For they shall cry unto the Lord of Hosts in the land of Egypt, and he will send them a Saviour and he shall deliver them (Ib. xix. 20). ‘The Saviour,’ says Villanovanus, ‘is still no other than Hezekiah. Egypt as well as Judah, oppressed by the Assyrians, is relieved when the great army of Sennacherib is wrecked by the angel of Jehovah.’

Then the eyes of the blind shall be opened, and the ears of the deaf be unstopped (Ib. xxxv. 5), i.e. ‘Liberation from the yoke of the Assyrians will do much towards giving the Jewish people clearer and better ideas of God.’

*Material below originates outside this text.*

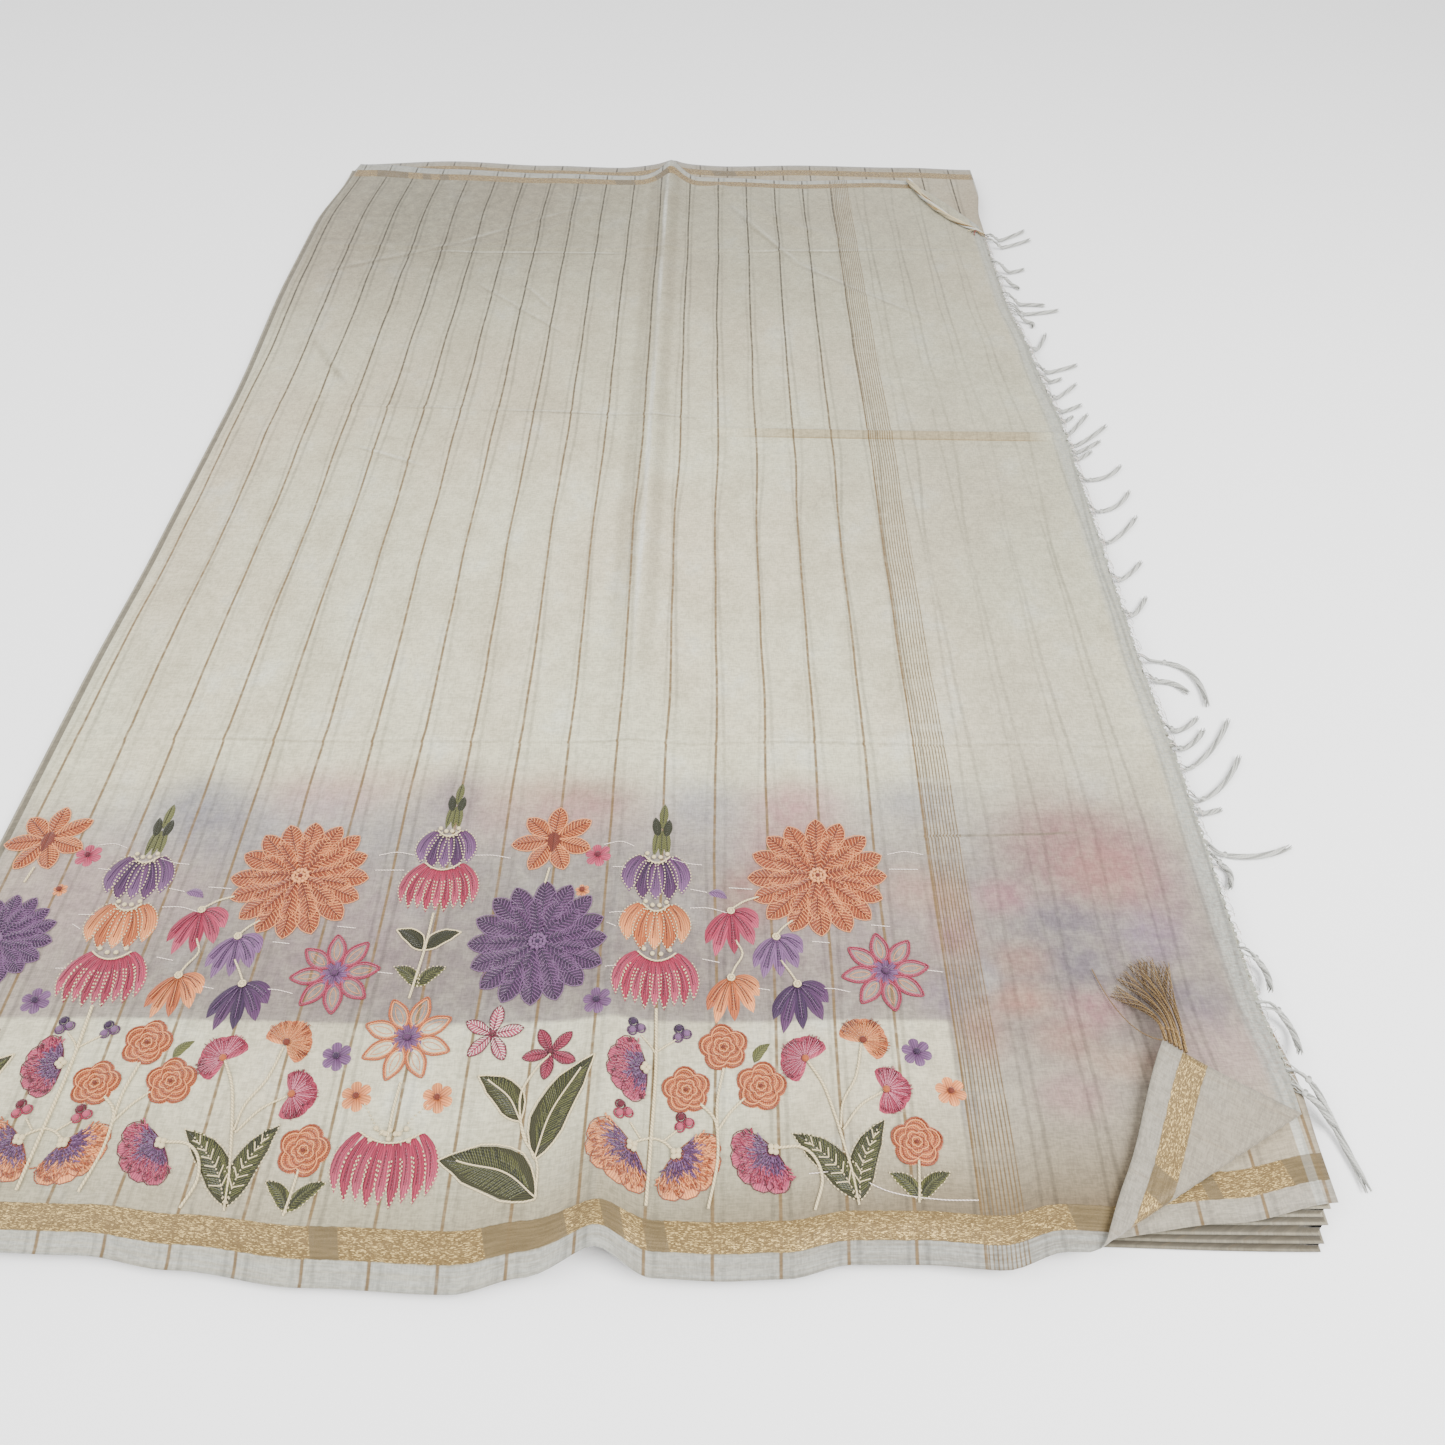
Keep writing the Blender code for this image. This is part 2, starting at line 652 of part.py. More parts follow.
def build_top():
    """The upper stretch, from the left fold to the free end, with its corner turned up."""
    distances = [math.pi * TURN_RADIUS * k / TURN_STEPS for k in range(TURN_STEPS + 1)]
    near_stops = [turn_stop(NEAR_V, 0.15, FREE_END_U, away, True) for away in distances]
    free_stops = [turn_stop(FREE_END_U, NEAR_V, -0.42, away, False) for away in distances]
    quarter = ROLL_RADIUS * math.pi / 2
    roll = [LEFT_U] + [ROLL_U - quarter * (1 - k / ROLL_STEPS) for k in range(ROLL_STEPS + 1)]
    roll += FLAT_COLUMNS
    rows = steps_between(NEAR_V, FAR_V, GRID_V)
    near = roll[:-1] + steps_between(roll[-1], near_stops[0], EDGE_STEP)
    near += near_stops[1:] + steps_between(near_stops[-1], FREE_END_U, EDGE_STEP)[1:]
    free = steps_between(NEAR_V, free_stops[-1], EDGE_STEP)[1:] + free_stops[-2::-1]
    free += steps_between(free_stops[0], TWIST_END[1], FREE_END_STEP)[1:]
    far = steps_between(TWIST_START[0], roll[-1], EDGE_STEP)[:-1] + roll[::-1]
    outline = [(u, NEAR_V) for u in near]
    outline += [(FREE_END_U, v) for v in free]
    for t in (0.25, 0.5, 0.75):
        outline.append(tuple(Vector(TWIST_END).lerp(Vector(TWIST_START), t)))
    outline += [(u, FAR_V) for u in far]
    outline += [(LEFT_U, v) for v in rows[-2:0:-1]]
    lines = [[(u, v) for v in rows] for u in roll[1:]]
    for near_stop, free_stop in zip(near_stops, free_stops):
        shares = [k / TURN_PIECES for k in range(TURN_PIECES + 1)]
        lines.append([
            (near_stop + (FREE_END_U - near_stop) * t, NEAR_V + (free_stop - NEAR_V) * t) for t in shares
        ])
    lines += crease_lines(outline)
    lines += ridge_lines(outline, BORDER_TOP, FAR_V)
    edge_rows = [(u, NEAR_V + row) for u in near for row in EDGE_ROWS]
    edge_rows += [(u, FAR_V - row) for u in far for row in EDGE_ROWS[1::2]]
    in_border = [point for line in ridge_lines(outline, NEAR_V, BORDER_TOP) for point in line]
    grid = [(u, v) for u in steps_between(roll[-1], FREE_END_U, GRID_U) for v in rows]
    loose = [point for point in edge_rows + in_border + grid if past_turn(*pulled(*point)) < -2 * TURN_RADIUS]
    for u in steps_between(TURN_X, FREE_END_U, FLAP_STEP):
        for v in steps_between(NEAR_V, TURN_TOP_V, FLAP_STEP):
            if past_turn(*pulled(u, v)) > math.pi * TURN_RADIUS + POINT_CLEAR:
                loose.append((u, v))
    fill = fill_points(outline, lines, loose)
    cloth = finish_material("cream cotton silk", (0.60, 0.58, 0.50), 0.75)
    return build_wall("top_stretch", outline, fill, lines, motif_rings(), top_middle, cloth)


def build_second():
    """The stretch under the upper one, from the left fold to its own folded edge."""
    corners = [(u * MM, v * MM) for u, v in SECOND_NEAR]
    corners += [(u * MM, v * MM) for v, u in SECOND_RIGHT]
    corners += [(u * MM, v * MM) for u, v in SECOND_FAR]
    outline = []
    for (u0, v0), (u1, v1) in zip(corners, corners[1:] + corners[:1]):
        stops = steps_between(0, 1, GRID_V / math.hypot(u1 - u0, v1 - v0))[:-1]
        outline += [(u0 + (u1 - u0) * t, v0 + (v1 - v0) * t) for t in stops]
    rows = steps_between(NEAR_V, SECOND_FAR[0][1] * MM, GRID_V)
    lines = [run for u in FLAT_COLUMNS for run in clipped([(u, v) for v in rows], outline, POINT_CLEAR)]
    lines += ridge_lines(outline, NEAR_V, SECOND_FAR[0][1] * MM)
    grid = [(u, v) for u in steps_between(FLAT_COLUMNS[-1], FREE_END_U, SECOND_GRID_U) for v in rows]
    fill = fill_points(outline, lines, grid)
    cloth = finish_material("cream cotton silk, second stretch", (0.55, 0.53, 0.46), 0.78)
    return build_wall("second_stretch", outline, fill, lines, [], second_middle, cloth)


def pile_ring(edges, height, inset):
    """One closed ring round the pile at a height, moved in by inset."""
    row = dict(zip(LAYER_COLUMNS, (value * MM for value in edges)))
    rise = height - (TOP_Z - ROLL_RADIUS)
    inner = ROLL_RADIUS - WALL / 2 - 2 * LAYER_GAP
    left = ROLL_U - math.sqrt(inner ** 2 - max(rise, 0.0) ** 2)
    shares = [k / PILE_STOPS for k in range(PILE_STOPS)]
    ring = []
    for t in shares:
        y = row["near_left"] + (row["near_right"] - row["near_left"]) * ease((t - 0.5) * 2) + inset
        ring.append((left + (row["right_near"] - left) * t, y))
    for t in shares:
        x = row["right_near"] + (row["right_far"] - row["right_near"]) * ease(t) - inset
        ring.append((x, row["near_right"] + (row["far_right"] - row["near_right"]) * t))
    for t in shares:
        y = row["far_right"] + (row["far_left"] - row["far_right"]) * ease(t) - inset
        ring.append((row["right_far"] + (left - row["right_far"]) * t, y))
    for t in shares:
        ring.append((left + inset / 2, row["far_left"] + (row["near_left"] - row["far_left"]) * t))
    low = (left + inset / 2, row["near_right"] + inset)
    high = (row["right_near"] - inset, row["far_left"] - inset)
    points = []
    for x, y in ring:
        x = min(max(x, low[0]), high[0])
        y = min(max(y, low[1]), high[1])
        points.append((x + left_pull(x, y), y, height))
    return points


def build_pile():
    """The hidden layers as one solid whose sides step in and out, layer by layer."""
    bm = bmesh.new()
    rings = []
    for layer, edges in enumerate(LAYER_EDGES):
        base = layer * LAYER_HEIGHT
        if layer == 0:
            rings.append(pile_ring(edges, base, FLOOR_ROUND))
        rings.append(pile_ring(edges, base + LAYER_HEIGHT / 2, 0.0))
        rings.append(pile_ring(edges, base + LAYER_HEIGHT, GROOVE))
    made = [[bm.verts.new(point) for point in ring] for ring in rings]
    for lower, upper in zip(made, made[1:]):
        for k in range(len(lower)):
            after = (k + 1) % len(lower)
            bm.faces.new((lower[k], lower[after], upper[after], upper[k]))
    bm.faces.new(made[0][::-1])
    bm.faces.new(made[-1])
    cloth = finish_material("cream cotton silk, hidden layers", (0.52, 0.50, 0.43), 0.8)
    return make_object("hidden_layers", bm, cloth)


def off_pile(here, _):
    """Share of a fringe strand's fall to the floor, which starts past the second stretch's edge."""
    return ease((here.x - along(SECOND_RIGHT, here.y) - 3 * STRAND_RADIUS) / STRAND_FALL)


def onto_cloth(_, t):
    """Share of a gold thread's fall from the turned corner to the cloth."""
    return ease((t - GOLD_FALL_START) / (1 - GOLD_FALL_START))


def add_strand(bm, root, stops, radius, rest, fall, knot):
    """A four-sided strand grown from a root face along its stops, down to its rest."""
    ring = list(root)
    centre = sum((corner.co for corner in ring), Vector()) / 4
    route = [centre] + [Vector(stop) for stop in stops]
    for step in range(1, STRAND_STEPS + 1):
        t = step / STRAND_STEPS
        here = bezier(route, t)
        ahead = (bezier(route, min(t + LOOK, 1.0)) - bezier(route, t - LOOK)).normalized()
        side = ahead.cross(Vector((0, 0, 1))).normalized()
        up = side.cross(ahead).normalized()
        size = radius * (KNOT_SWELL if knot and step == KNOT_PLACE else 1 - STRAND_TAPER * t)
        share = fall(here, t)
        here.z = centre.z * (1 - share) + rest * share + STRAND_ARCH * ease(4 * t) * (1 - share)
        corners = [here + side * a * size + up * b * size for a, b in ((-1, -1), (-1, 1), (1, 1), (1, -1))]
        fresh = [bm.verts.new(corner) for corner in corners]
        fresh = nearest_turn(ring, fresh)
        for k in range(4):
            after = (k + 1) % 4
            bm.faces.new((ring[k], ring[after], fresh[after], fresh[k]))
        ring = fresh
    bm.faces.new(ring)


def nearest_turn(ring, fresh):
    """The fresh corners in the order that twists the strand least."""
    best = min(
        (fresh[k:] + fresh[:k] for k in range(4)),
        key=lambda order: sum((a.co - b.co).length for a, b in zip(ring, order)),
    )
    other = fresh[::-1]
    best_other = min(
        (other[k:] + other[:k] for k in range(4)),
        key=lambda order: sum((a.co - b.co).length for a, b in zip(ring, order)),
    )
    return min((best, best_other), key=lambda order: sum((a.co - b.co).length for a, b in zip(ring, order)))


def bezier(route, t):
    """A point of the smooth curve from the first stop past the second to the third."""
    start, way, end = route
    return start * (1 - t) ** 2 + way * 2 * t * (1 - t) + end * t * t


def build_fringe(name, strands, root, radius, rest, fall, knot, material):
    """A narrow strip just off the cloth's end, with its strands grown from it."""
    bm = bmesh.new()
    stations = []
    for row in strands:
        start = row[0] * MM - root / 2
        if stations:
            stations += [(v, None) for v in steps_between(stations[-1][0], start, FREE_END_STEP)[1:-1]]
        stations += [(start, row), (start + root, None)]
    inner_u = FREE_END_U + SEAM_GAP
    rings = []
    for v, _ in stations:
        corners = []
        for u, sign in ((inner_u, -1), (inner_u, 1), (inner_u + STRIP, 1), (inner_u + STRIP, -1)):
            corners.append(bm.verts.new(off_surface(top_middle, u, v, sign * WALL / 2)))
        rings.append(corners)
    for (before, after), (_, row) in zip(zip(rings, rings[1:]), stations):
        for k in range(4):
            ahead = (k + 1) % 4
            if k == 2 and row:
                continue
            bm.faces.new((before[k], before[ahead], after[ahead], after[k]))
        if row:
            foot = (before[2], before[3], after[3], after[2])
            stops = [(row[1] * MM, row[2] * MM, 0.0), (row[3] * MM, row[4] * MM, 0.0)]
            add_strand(bm, foot, stops, radius, rest, fall, knot)
    bm.faces.new(rings[0][::-1])
    bm.faces.new(rings[-1])
    bmesh.ops.recalc_face_normals(bm, faces=bm.faces)
    return make_object(name, bm, material)


def build_twist():
    """The far corner of the free end, pulled in and twisted like a rope."""
    bm = bmesh.new()
    route = [Vector((x * MM, y * MM, 0.0)) for x, y, _ in TWIST_ROUTE]
    radii = [row[2] * MM for row in TWIST_ROUTE]
    rings = []
    for step in range(TWIST_STEPS + 1):
        place = step / TWIST_STEPS * (len(route) - 1)
        index = min(int(place), len(route) - 2)
        share = place - index
        centre = route[index].lerp(route[index + 1], share)
        radius = radii[index] + (radii[index + 1] - radii[index]) * share
        ahead = (route[index + 1] - route[index]).normalized()
        side = Vector((ahead.y, -ahead.x, 0.0))
        centre.z = TOP_Z + WALL / 2 + TWIST_LIFT + radius
        ring = []
        for corner in range(TWIST_SIDES):
            angle = 2 * math.pi * (corner / TWIST_SIDES + TWIST_TURNS * step / TWIST_STEPS)
            bulge = radius * (1.0 if corner % 3 else TWIST_PINCH)
            out = side * bulge * math.cos(angle) + Vector((0, 0, bulge * math.sin(angle)))
            ring.append(bm.verts.new(centre + out))
        rings.append(ring)
    for before, after in zip(rings, rings[1:]):
        for k in range(TWIST_SIDES):
            ahead = (k + 1) % TWIST_SIDES
            bm.faces.new((before[k], before[ahead], after[ahead], after[k]))
    bm.faces.new(rings[0][::-1])
    bm.faces.new(rings[-1])
    bmesh.ops.recalc_face_normals(bm, faces=bm.faces)
    cloth = finish_material("twisted cotton silk", (0.58, 0.55, 0.46), 0.7)
    return make_object("twisted_corner", bm, cloth)


clear_scene()
build_pile()
build_second()
build_top()
thread = finish_material("off-white fringe thread", (0.62, 0.62, 0.60), 0.85)
build_fringe("free_end_fringe", STRANDS, STRAND_ROOT, STRAND_RADIUS, STRAND_REST, off_pile, True, thread)
gold = finish_material("gold border thread", (0.48, 0.36, 0.19), 0.4, 0.6)
build_fringe("corner_threads", GOLD_THREADS, GOLD_ROOT, GOLD_RADIUS, GOLD_REST, onto_cloth, False, gold)
build_twist()
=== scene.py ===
"""The looks of a sheer cream sari, folded and laid flat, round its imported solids.

A flat position (u, v) is a place on the upper cloth before it is pulled out of true:
u runs across to the free end and v from the near border to the far one, in metres.
"""
import math
import random

import bpy
import numpy as np
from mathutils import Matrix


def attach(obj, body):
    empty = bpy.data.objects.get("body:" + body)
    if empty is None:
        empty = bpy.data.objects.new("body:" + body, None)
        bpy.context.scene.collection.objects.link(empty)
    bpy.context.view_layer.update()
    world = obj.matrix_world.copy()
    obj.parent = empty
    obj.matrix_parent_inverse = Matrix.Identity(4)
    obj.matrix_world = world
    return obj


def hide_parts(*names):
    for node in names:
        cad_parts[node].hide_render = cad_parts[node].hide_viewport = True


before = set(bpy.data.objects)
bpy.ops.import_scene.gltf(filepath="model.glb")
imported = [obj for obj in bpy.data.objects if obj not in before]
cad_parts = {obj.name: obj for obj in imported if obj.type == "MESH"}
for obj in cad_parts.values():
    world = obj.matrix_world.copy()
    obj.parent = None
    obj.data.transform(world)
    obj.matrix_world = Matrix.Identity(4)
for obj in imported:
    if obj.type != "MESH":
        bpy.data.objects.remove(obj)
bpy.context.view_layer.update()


# The hidden layers
# The sari is folded lengthways in eight. Six of its thicknesses lie under the two that show,
# and only their edges are seen, a little apart from each other at the near right corner.

MM = 0.001
NEAR_V = -0.5725
FAR_V = 0.5450
FOLD_U = -0.3665
FREE_END_U = 0.3205
WALL = 1.0 * MM
LAYER_GAP = 0.5 * MM
LAYER_HEIGHT = 1.65 * MM
LAYER_COLUMNS = ("near_left", "near_right", "right_near", "right_far", "far_left", "far_right")
LAYER_EDGES = (
    (-549, -559, 317, 307, 557, 545),
    (-547, -556, 319, 311, 553, 540),
    (-548, -553, 318, 305, 559, 547),
    (-545, -549, 322, 310, 554, 542),
    (-546, -546, 320, 306, 560, 549),
    (-543, -543, 324, 309, 556, 545),
)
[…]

Comfort ye my people.... The voice of one crying in the wilderness, Prepare ye the way of the Lord, &c. (Ib. xl. 1-3). ‘These are words addressed to Cyrus, praying him to open a way through the desert for Israel, returning from the captivity of Babylon;’ and the ninth verse, O Zion, that bringest good tidings ... say unto the cities of Judah, Behold your God, he says, ‘refers literally to Cyrus, who is here styled God; as does also the eighteenth verse, To whom will ye liken God (i.e. Cyrus), or what likeness will ye compare unto him? ‘In many striking ways,’ adds our expositor, ‘the prophet would lead the rude Jews, on their redemption from the Babylonian captivity, to cease from idolatry and to believe in God, the Creator of the world.’

He is despised and rejected of men, a man of sorrows and acquainted with grief. Surely he hath borne our griefs ... he was wounded for our transgressions, &c. (Ib. liii.). ‘In these passages, which also involve a great mystery referable to Christ,’ says Villanovanus, ‘the Prophet laments over Cyrus, slain, as it were, for the sins of the people, who, however, will suffer still more under Cambyses, his successor, when the building of the Temple, now begun, will be interrupted.’

Arise, shine, for thy light is come.... They from Sheba shall come, and shall bring gold and incense, &c., (Ib. lx.), i.e. ‘taken literally, and as it stands, these words refer to the great days of the Second Temple, when Jerusalem was again in its glory.’